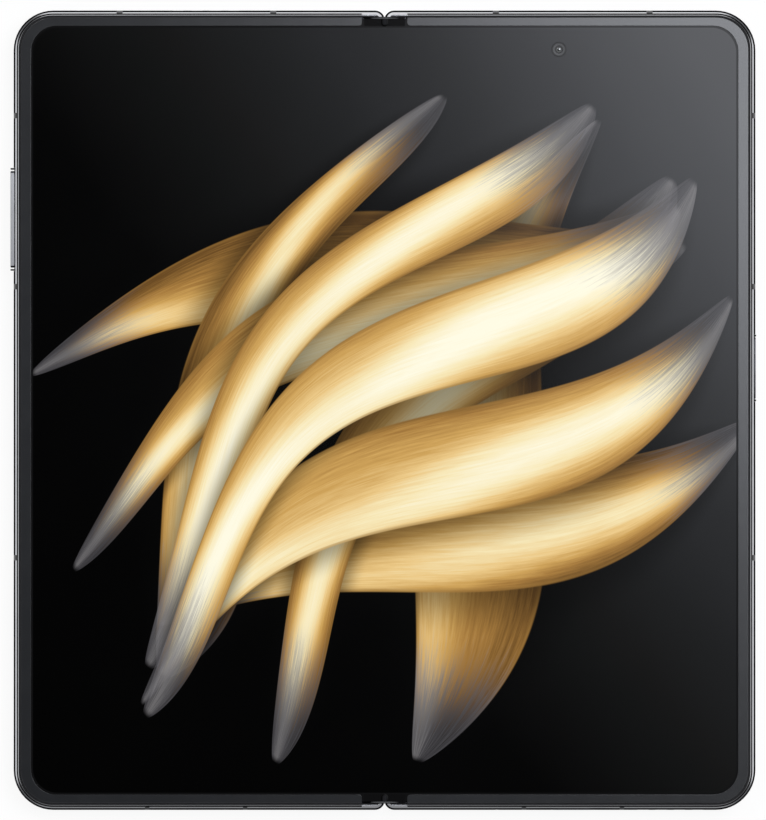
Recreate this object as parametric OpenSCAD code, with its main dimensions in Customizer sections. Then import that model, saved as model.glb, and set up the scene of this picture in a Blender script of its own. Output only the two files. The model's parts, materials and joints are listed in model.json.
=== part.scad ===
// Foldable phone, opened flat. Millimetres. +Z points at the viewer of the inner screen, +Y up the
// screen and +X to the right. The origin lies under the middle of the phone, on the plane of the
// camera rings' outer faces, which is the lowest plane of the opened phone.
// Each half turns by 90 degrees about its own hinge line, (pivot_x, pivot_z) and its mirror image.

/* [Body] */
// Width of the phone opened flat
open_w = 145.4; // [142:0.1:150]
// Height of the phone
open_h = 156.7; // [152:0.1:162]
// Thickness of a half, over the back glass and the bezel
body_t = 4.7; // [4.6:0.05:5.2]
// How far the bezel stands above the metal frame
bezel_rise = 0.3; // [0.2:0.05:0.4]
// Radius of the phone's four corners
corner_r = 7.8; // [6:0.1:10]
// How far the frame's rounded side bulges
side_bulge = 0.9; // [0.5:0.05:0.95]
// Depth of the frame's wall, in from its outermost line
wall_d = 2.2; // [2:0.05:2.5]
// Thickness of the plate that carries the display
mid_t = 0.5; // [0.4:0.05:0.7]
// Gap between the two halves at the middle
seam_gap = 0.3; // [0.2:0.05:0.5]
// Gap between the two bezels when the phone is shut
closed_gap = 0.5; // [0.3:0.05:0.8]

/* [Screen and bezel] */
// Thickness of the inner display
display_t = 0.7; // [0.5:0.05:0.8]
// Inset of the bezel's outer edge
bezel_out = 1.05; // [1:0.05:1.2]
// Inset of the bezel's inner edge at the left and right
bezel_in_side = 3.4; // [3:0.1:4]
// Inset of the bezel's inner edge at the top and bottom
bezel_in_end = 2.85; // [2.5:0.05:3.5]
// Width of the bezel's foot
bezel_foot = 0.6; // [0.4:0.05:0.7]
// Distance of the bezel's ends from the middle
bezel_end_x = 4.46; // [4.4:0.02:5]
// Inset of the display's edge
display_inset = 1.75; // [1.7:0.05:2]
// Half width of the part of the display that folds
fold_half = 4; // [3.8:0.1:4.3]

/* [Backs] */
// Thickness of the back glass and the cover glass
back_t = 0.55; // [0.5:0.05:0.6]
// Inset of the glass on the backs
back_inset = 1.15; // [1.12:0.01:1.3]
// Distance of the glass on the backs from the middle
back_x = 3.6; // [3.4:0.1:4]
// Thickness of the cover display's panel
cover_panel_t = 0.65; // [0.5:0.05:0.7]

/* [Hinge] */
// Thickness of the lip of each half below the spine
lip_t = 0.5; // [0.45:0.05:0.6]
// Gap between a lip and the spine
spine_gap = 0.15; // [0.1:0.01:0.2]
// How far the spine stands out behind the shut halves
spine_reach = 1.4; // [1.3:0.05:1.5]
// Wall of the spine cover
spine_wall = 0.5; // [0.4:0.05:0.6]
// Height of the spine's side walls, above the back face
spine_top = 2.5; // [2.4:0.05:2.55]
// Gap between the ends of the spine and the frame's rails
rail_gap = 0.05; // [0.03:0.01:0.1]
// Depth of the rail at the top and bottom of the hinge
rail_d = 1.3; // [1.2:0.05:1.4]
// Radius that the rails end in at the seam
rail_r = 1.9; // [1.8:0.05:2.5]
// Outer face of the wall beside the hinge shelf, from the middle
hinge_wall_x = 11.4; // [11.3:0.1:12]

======

Return the material in full, exactly as shown.

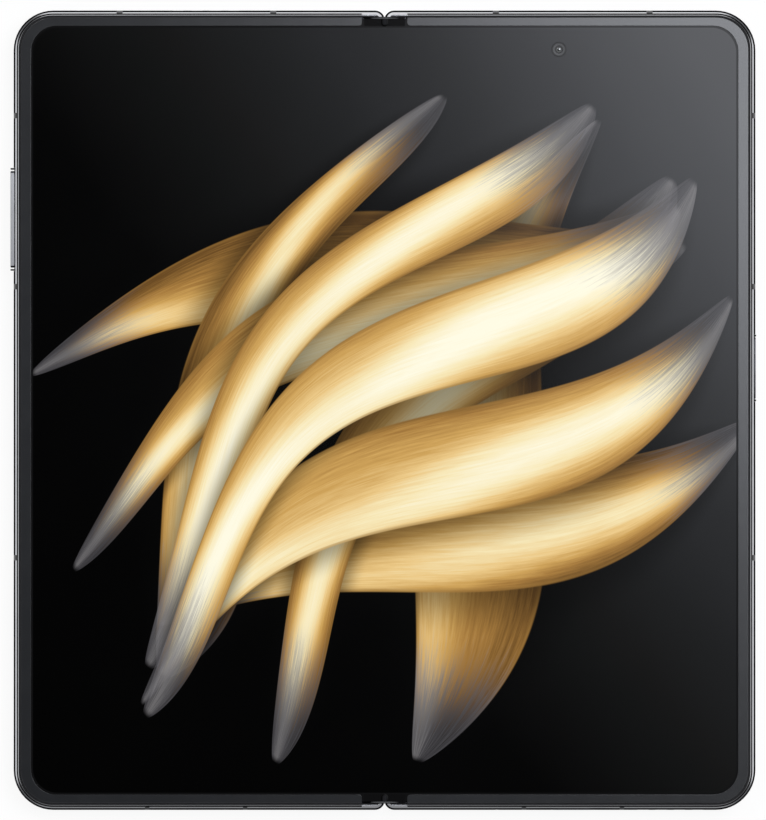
Recreate this object as parametric OpenSCAD code, with its main dimensions in Customizer sections. Then import that model, saved as model.glb, and set up the scene of this picture in a Blender script of its own. Output only the two files. The model's parts, materials and joints are listed in model.json.
=== part.scad ===
// Foldable phone, opened flat. Millimetres. +Z points at the viewer of the inner screen, +Y up the
// screen and +X to the right. The origin lies under the middle of the phone, on the plane of the
// camera rings' outer faces, which is the lowest plane of the opened phone.
// Each half turns by 90 degrees about its own hinge line, (pivot_x, pivot_z) and its mirror image.

/* [Body] */
// Width of the phone opened flat
open_w = 145.4; // [142:0.1:150]
// Height of the phone
open_h = 156.7; // [152:0.1:162]
// Thickness of a half, over the back glass and the bezel
body_t = 4.7; // [4.6:0.05:5.2]
// How far the bezel stands above the metal frame
bezel_rise = 0.3; // [0.2:0.05:0.4]
// Radius of the phone's four corners
corner_r = 7.8; // [6:0.1:10]
// How far the frame's rounded side bulges
side_bulge = 0.9; // [0.5:0.05:0.95]
// Depth of the frame's wall, in from its outermost line
wall_d = 2.2; // [2:0.05:2.5]
// Thickness of the plate that carries the display
mid_t = 0.5; // [0.4:0.05:0.7]
// Gap between the two halves at the middle
seam_gap = 0.3; // [0.2:0.05:0.5]
// Gap between the two bezels when the phone is shut
closed_gap = 0.5; // [0.3:0.05:0.8]

/* [Screen and bezel] */
// Thickness of the inner display
display_t = 0.7; // [0.5:0.05:0.8]
// Inset of the bezel's outer edge
bezel_out = 1.05; // [1:0.05:1.2]
// Inset of the bezel's inner edge at the left and right
bezel_in_side = 3.4; // [3:0.1:4]
// Inset of the bezel's inner edge at the top and bottom
bezel_in_end = 2.85; // [2.5:0.05:3.5]
// Width of the bezel's foot
bezel_foot = 0.6; // [0.4:0.05:0.7]
// Distance of the bezel's ends from the middle
bezel_end_x = 4.46; // [4.4:0.02:5]
// Inset of the display's edge
display_inset = 1.75; // [1.7:0.05:2]
// Half width of the part of the display that folds
fold_half = 4; // [3.8:0.1:4.3]

/* [Backs] */
// Thickness of the back glass and the cover glass
back_t = 0.55; // [0.5:0.05:0.6]
// Inset of the glass on the backs
back_inset = 1.15; // [1.12:0.01:1.3]
// Distance of the glass on the backs from the middle
back_x = 3.6; // [3.4:0.1:4]
// Thickness of the cover display's panel
cover_panel_t = 0.65; // [0.5:0.05:0.7]

/* [Hinge] */
// Thickness of the lip of each half below the spine
lip_t = 0.5; // [0.45:0.05:0.6]
// Gap between a lip and the spine
spine_gap = 0.15; // [0.1:0.01:0.2]
// How far the spine stands out behind the shut halves
spine_reach = 1.4; // [1.3:0.05:1.5]
// Wall of the spine cover
spine_wall = 0.5; // [0.4:0.05:0.6]
// Height of the spine's side walls, above the back face
spine_top = 2.5; // [2.4:0.05:2.55]
// Gap between the ends of the spine and the frame's rails
rail_gap = 0.05; // [0.03:0.01:0.1]
// Depth of the rail at the top and bottom of the hinge
rail_d = 1.3; // [1.2:0.05:1.4]
// Radius that the rails end in at the seam
rail_r = 1.9; // [1.8:0.05:2.5]
// Outer face of the wall beside the hinge shelf, from the middle
hinge_wall_x = 11.4; // [11.3:0.1:12]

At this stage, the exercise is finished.